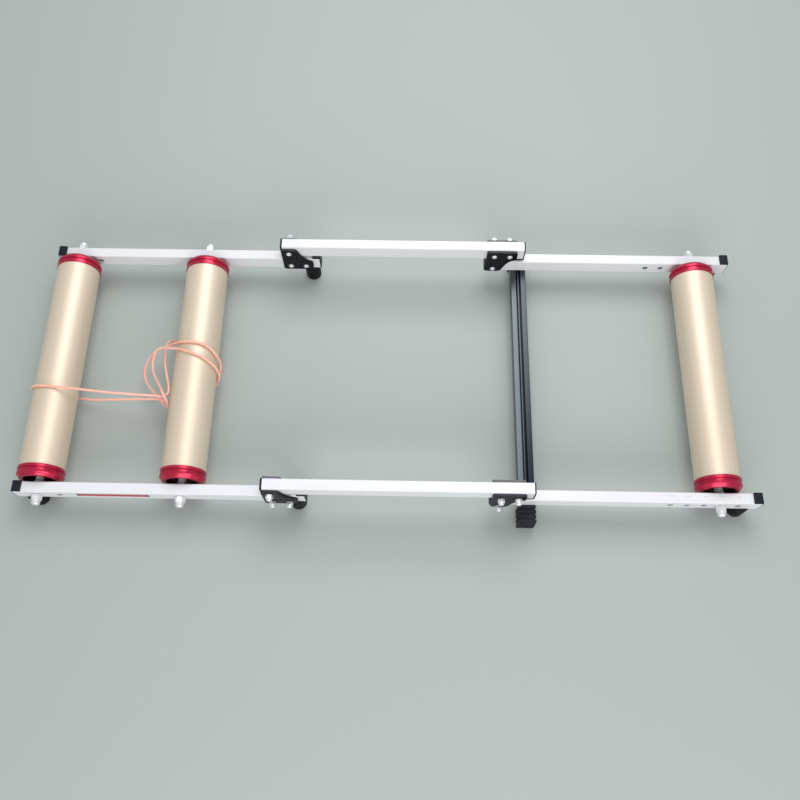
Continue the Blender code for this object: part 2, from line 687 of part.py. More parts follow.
def make_drums():
    """The turning pieces of each drum: its tube, two end caps and two bearings."""
    reach = TUBE_END_Y
    tube = ring(DRUM_RADIUS - DRUM_WALL, DRUM_RADIUS, -reach, reach, DRUM_STEPS)
    cap = drum_cap()
    race = bearing()
    for name, carrier in DRUMS.items():
        axis = Matrix.Translation(PLACES[carrier])
        part(f"{name}_drum_tube", tube, DRUM_FINISH, carrier, axis @ outward(1))
        for side_name, side in SIDES:
            place = axis @ outward(side)
            part(f"{name}_drum_cap_{side_name}", cap, RED_ANODISED, carrier, place)
            part(f"{name}_drum_bearing_{side_name}", race, BEARING_STEEL, carrier, place)


def make_axles():
    """The standing axles. Each carries its bearings' inner rings, spacers, lock nuts and dome nuts.

    The lock nut and the dome nut clamp the rail between them on both sides.
    """
    corner = LOCK_NUT_ACROSS / 2 / math.cos(math.pi / 6)
    nut_seat = RAIL_OUT + FIT
    half = [
        *dome_nut_profile(LOCK_NUT_ACROSS, nut_seat, AXLE_NUT_HEX_HEIGHT, AXLE_NUT_HEIGHT),
        (AXLE_RADIUS, nut_seat),
        (AXLE_RADIUS, LOCK_NUT_Y),
        (corner, LOCK_NUT_Y),
        (corner, LOCK_NUT_Y - LOCK_NUT_HEIGHT),
        (SPACER_RADIUS, LOCK_NUT_Y - LOCK_NUT_HEIGHT),
        (SPACER_RADIUS, BEARING_Y - BEARING_WIDTH),
        (AXLE_SHOULDER, SHOULDER_Y),
    ]
    other_half = [(radius, -y) for radius, y in reversed(half)]
    axle = hexagonal(turned(half + other_half, HEX_STEPS), LOCK_NUT_ACROSS)
    for name, carrier in (("rear", REAR), ("centre", REAR), ("front", FRONT)):
        axis = Matrix.Translation(PLACES[DRUMS[name]])
        part(f"{name}_drum_axle", axle, AXLE_STEEL, carrier, axis @ outward(1))


def make_feet():
    """Round rubber feet, each on a moulded-in stud that screws up into the rail's bottom wall."""
    top = RAIL_BOTTOM - FIT
    stud = RAIL_BOTTOM + FOOT_STUD_REACH
    foot = turned(
        [
            (0, stud),
            (BOLT_RADIUS, stud),
            (BOLT_RADIUS, top),
            (FOOT_RADIUS, top),
            (FOOT_RADIUS + FOOT_BULGE, top / 2),
            (FOOT_RADIUS - FOOT_BULGE, 0),
            (FOOT_RECESS_RADIUS, 0),
            (FOOT_RECESS_RADIUS, FOOT_RECESS),
            (0, FOOT_RECESS),
        ],
        FOOT_STEPS,
    )
    stations = (
        ("rear_foot", FOOT_INSET - HALF_RAILS, REAR),
        ("hinge_foot", REAR_TUBE_END - HINGE_FOOT_INSET, REAR),
        ("front_foot", HALF_RAILS - FOOT_INSET, FRONT),
    )
    for name, x, carrier in stations:
        for side_name, side in SIDES:
            part(f"{name}_{side_name}", foot, RUBBER, carrier, shift(x=x, y=side * RAIL_Y))


def crossbar():
    """The bar's section drawn upright, with its slot open at the top, then laid along Y."""
    half = CROSSBAR_WIDTH / 2
    lip = -SLOT_LIP
    floor = lip - SLOT_HEIGHT
    outline = [
        (-half, -CROSSBAR_HEIGHT),
        (half, -CROSSBAR_HEIGHT),
        (half, 0),
        (SLOT_OPENING / 2, 0),
        (SLOT_OPENING / 2, lip),
        (SLOT_WIDTH / 2, lip),
        (SLOT_WIDTH / 2, floor),
        (-SLOT_WIDTH / 2, floor),
        (-SLOT_WIDTH / 2, lip),
        (-SLOT_OPENING / 2, lip),
        (-SLOT_OPENING / 2, 0),
        (-half, 0),
    ]
    inside = half - CROSSBAR_WALL
    mesh = slab([outline, rectangle((-inside, inside), CROSSBAR_HOLLOW)], 2 * RAIL_OUT)
    mesh.transform(UPRIGHT)
    return mesh


def end_foot():
    """A ribbed foot for the +Y end: ribs on a core, with a spigot that fills the bar's hollow."""
    start = RAIL_OUT + FIT
    half = CROSSBAR_WIDTH / 2 + END_FOOT_PAST_SIDE
    height = RAIL_BOTTOM + END_FOOT_ABOVE
    length = RIBS * RIB + (RIBS - 1) * RIB_GAP
    slim = half - RIB_DEPTH
    foot = box((-slim, slim), (start, start + length), (RIB_DEPTH, height - RIB_DEPTH))
    for k in range(RIBS):
        rib_start = start + k * (RIB + RIB_GAP)
        rib = box((-half, half), (rib_start, rib_start + RIB), (0, height))
        foot = combined(foot, rib, "UNION")
    inside = CROSSBAR_WIDTH / 2 - CROSSBAR_WALL - FIT
    low, high = CROSSBAR_HOLLOW
    across = (start - END_FOOT_SPIGOT, start + RIB / 2)
    spigot = box((-inside, inside), across, (CROSSBAR_TOP + low + FIT, CROSSBAR_TOP + high - FIT))
    return combined(foot, spigot, "UNION")


def make_crossbar():
    part("crossbar", crossbar(), BLACK_ALUMINIUM, FRONT, shift(x=CROSSBAR_X, z=CROSSBAR_TOP))
    foot = end_foot()
    for side_name, side in SIDES:
        turn = Matrix() if side > 0 else Matrix.Rotation(math.pi, 4, "Z")
        part(f"crossbar_foot_{side_name}", foot, RUBBER, FRONT, shift(x=CROSSBAR_X) @ turn)

    floor = CROSSBAR_TOP - SLOT_LIP - SLOT_HEIGHT + FIT
    seat = RAIL_BOTTOM + RAIL_WALL + FIT
    head_top = seat + CROSSBAR_BOLT_HEAD_HEIGHT
    nut_top = CROSSBAR_TOP - SLOT_LIP - FIT
    bolt = turned(
        [
            (0, head_top),
            (CROSSBAR_BOLT_HEAD_RADIUS, head_top),
            (CROSSBAR_BOLT_HEAD_RADIUS, seat),
            (BOLT_RADIUS, seat),
            (BOLT_RADIUS, floor),
            (0, floor),
        ],
        BOLT_STEPS,
    )
    half = SLOT_WIDTH / 2 - FIT
    bolt = combined(bolt, box((-half, half), (-half, half), (floor, nut_top)), "UNION")
    for side_name, side in SIDES:
        place = shift(x=CROSSBAR_X, y=side * RAIL_Y)
        part(f"crossbar_bolt_{side_name}", bolt, ZINC, FRONT, place)


def smooth_loop(points, spacing):
    """Evenly spaced points, about as far apart as stated, on a smooth closed curve through the route."""
    fine = []
    count = len(points)
    for k in range(count):
        p0, p1, p2, p3 = (points[(k + step) % count] for step in (-1, 0, 1, 2))
        t0 = 0.0
        t1 = t0 + math.sqrt(np.linalg.norm(p1 - p0))
        t2 = t1 + math.sqrt(np.linalg.norm(p2 - p1))
        t3 = t2 + math.sqrt(np.linalg.norm(p3 - p2))
        for t in np.linspace(t1, t2, BELT_SAMPLES, endpoint=False):
            a1 = ((t1 - t) * p0 + (t - t0) * p1) / (t1 - t0)
            a2 = ((t2 - t) * p1 + (t - t1) * p2) / (t2 - t1)
            a3 = ((t3 - t) * p2 + (t - t2) * p3) / (t3 - t2)
            b1 = ((t2 - t) * a1 + (t - t0) * a2) / (t2 - t0)
            b2 = ((t3 - t) * a2 + (t - t1) * a3) / (t3 - t1)
            fine.append(((t2 - t) * b1 + (t - t1) * b2) / (t2 - t1))
    fine = np.array(fine + fine[:1])
    along = np.concatenate([[0.0], np.cumsum(np.linalg.norm(np.diff(fine, axis=0), axis=1))])
    stations = np.linspace(0.0, along[-1], round(along[-1] / spacing), endpoint=False)
    return np.stack([np.interp(stations, along, fine[:, axis]) for axis in range(3)], axis=1)


def print_least_gap(points):
    """Prints the belt's length and its least gap to itself, measured on points along its centre line."""
    between = [points + (np.roll(points, -1, axis=0) - points) * share for share in (0, 0.25, 0.5, 0.75)]
    samples = np.stack(between, axis=1).reshape(-1, 3)
    steps = np.linalg.norm(np.roll(samples, -1, axis=0) - samples, axis=1)
    along = np.cumsum(steps) - steps[0]
    length = steps.sum()
    apart = np.abs(along[:, None] - along[None, :])
    apart = np.minimum(apart, length - apart)
    distance = np.linalg.norm(samples[:, None] - samples[None, :], axis=2)
    gap = distance[apart > 8 * BELT_RADIUS].min() - 2 * BELT_RADIUS
    print(f"drive belt: {length / MM:.0f} mm long, least gap to itself {gap / MM:.2f} mm")


def make_belt():
    route = np.array(BELT_ROUTE) * MM + (REAR_AXLE_X, 0, LOW_Z)
    points = smooth_loop(route, BELT_POINT_SPACING)
    print_least_gap(points)
    curve = bpy.data.curves.new("drive_belt", "CURVE")
    curve.dimensions = "3D"
    curve.bevel_depth = BELT_RADIUS
    curve.bevel_resolution = 1
    spline = curve.splines.new("POLY")
    spline.points.add(len(points) - 1)
    for point, place in zip(spline.points, points):
        point.co = (*place, 1)
    spline.use_cyclic_u = True
    curve.materials.append(BELT)
    belt = bpy.data.objects.new("drive_belt", curve)
    PARTS.objects.link(belt)
    belt.parent = REAR


make_rails()
make_hinges()
make_drums()
make_axles()
make_feet()
make_crossbar()
make_belt()
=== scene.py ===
import math

import bmesh
import bpy
import numpy as np
from mathutils import Matrix, Vector


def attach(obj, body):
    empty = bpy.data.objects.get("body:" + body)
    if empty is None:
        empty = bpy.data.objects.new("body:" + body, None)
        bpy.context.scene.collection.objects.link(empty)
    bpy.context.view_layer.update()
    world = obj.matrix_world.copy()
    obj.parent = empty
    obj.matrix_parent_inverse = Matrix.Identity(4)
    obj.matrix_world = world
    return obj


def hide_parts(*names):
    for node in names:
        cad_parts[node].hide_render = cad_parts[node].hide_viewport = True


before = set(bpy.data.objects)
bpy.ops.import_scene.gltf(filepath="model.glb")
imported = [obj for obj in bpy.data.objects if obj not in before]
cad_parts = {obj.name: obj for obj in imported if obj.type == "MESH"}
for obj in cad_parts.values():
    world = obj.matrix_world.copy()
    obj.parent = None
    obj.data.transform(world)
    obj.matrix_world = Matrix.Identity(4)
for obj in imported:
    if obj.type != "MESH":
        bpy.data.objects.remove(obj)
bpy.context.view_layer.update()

scene = bpy.context.scene
scene.view_settings.view_transform = "Standard"

# Camera: it stands a little above head height at the rollers' near side and looks steeply down on them.
# Its place, turns and focal length, in pixels of an 800 pixel wide picture, follow the rails' lines.
EYE = Vector((0.0393, -0.6632, 1.5190))
LOOK_DOWN = math.radians(67.572)
LOOK_ASIDE = math.radians(-1.660)
LEAN = math.radians(-0.630)
FOCAL_LENGTH = 844.5
PICTURE_WIDTH = 800
FILM_WIDTH = 36

forward = math.cos(LOOK_DOWN)
ahead = Vector((math.sin(LOOK_ASIDE) * forward, math.cos(LOOK_ASIDE) * forward, -math.sin(LOOK_DOWN)))
across = Vector((math.cos(LOOK_ASIDE), -math.sin(LOOK_ASIDE), 0))
upright = across.cross(ahead)
right = math.cos(LEAN) * across + math.sin(LEAN) * upright
up = math.cos(LEAN) * upright - math.sin(LEAN) * across
camera = bpy.data.objects.new("camera", bpy.data.cameras.new("camera"))
camera.data.sensor_width = FILM_WIDTH
camera.data.lens = FOCAL_LENGTH / PICTURE_WIDTH * FILM_WIDTH
camera.data.clip_start = 0.02
camera.data.clip_end = 30
view = camera.matrix_world.copy()
for row in range(3):
    view[row][0], view[row][1], view[row][2] = right[row], up[row], -ahead[row]
    view[row][3] = EYE[row]
camera.matrix_world = view
scene.collection.objects.link(camera)
scene.camera = camera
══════
* _Exercise aim_
Repeat, character for character, the lines of the material above from the line with "curve.bevel_depth = BELT_RADIUS" through the line with "obj.parent = None".

* _Exercise output_
    curve.bevel_depth = BELT_RADIUS
    curve.bevel_resolution = 1
    spline = curve.splines.new("POLY")
    spline.points.add(len(points) - 1)
    for point, place in zip(spline.points, points):
        point.co = (*place, 1)
    spline.use_cyclic_u = True
    curve.materials.append(BELT)
    belt = bpy.data.objects.new("drive_belt", curve)
    PARTS.objects.link(belt)
    belt.parent = REAR


make_rails()
make_hinges()
make_drums()
make_axles()
make_feet()
make_crossbar()
make_belt()
=== scene.py ===
import math

import bmesh
import bpy
import numpy as np
from mathutils import Matrix, Vector


def attach(obj, body):
    empty = bpy.data.objects.get("body:" + body)
    if empty is None:
        empty = bpy.data.objects.new("body:" + body, None)
        bpy.context.scene.collection.objects.link(empty)
    bpy.context.view_layer.update()
    world = obj.matrix_world.copy()
    obj.parent = empty
    obj.matrix_parent_inverse = Matrix.Identity(4)
    obj.matrix_world = world
    return obj


def hide_parts(*names):
    for node in names:
        cad_parts[node].hide_render = cad_parts[node].hide_viewport = True


before = set(bpy.data.objects)
bpy.ops.import_scene.gltf(filepath="model.glb")
imported = [obj for obj in bpy.data.objects if obj not in before]
cad_parts = {obj.name: obj for obj in imported if obj.type == "MESH"}
for obj in cad_parts.values():
    world = obj.matrix_world.copy()
    obj.parent = None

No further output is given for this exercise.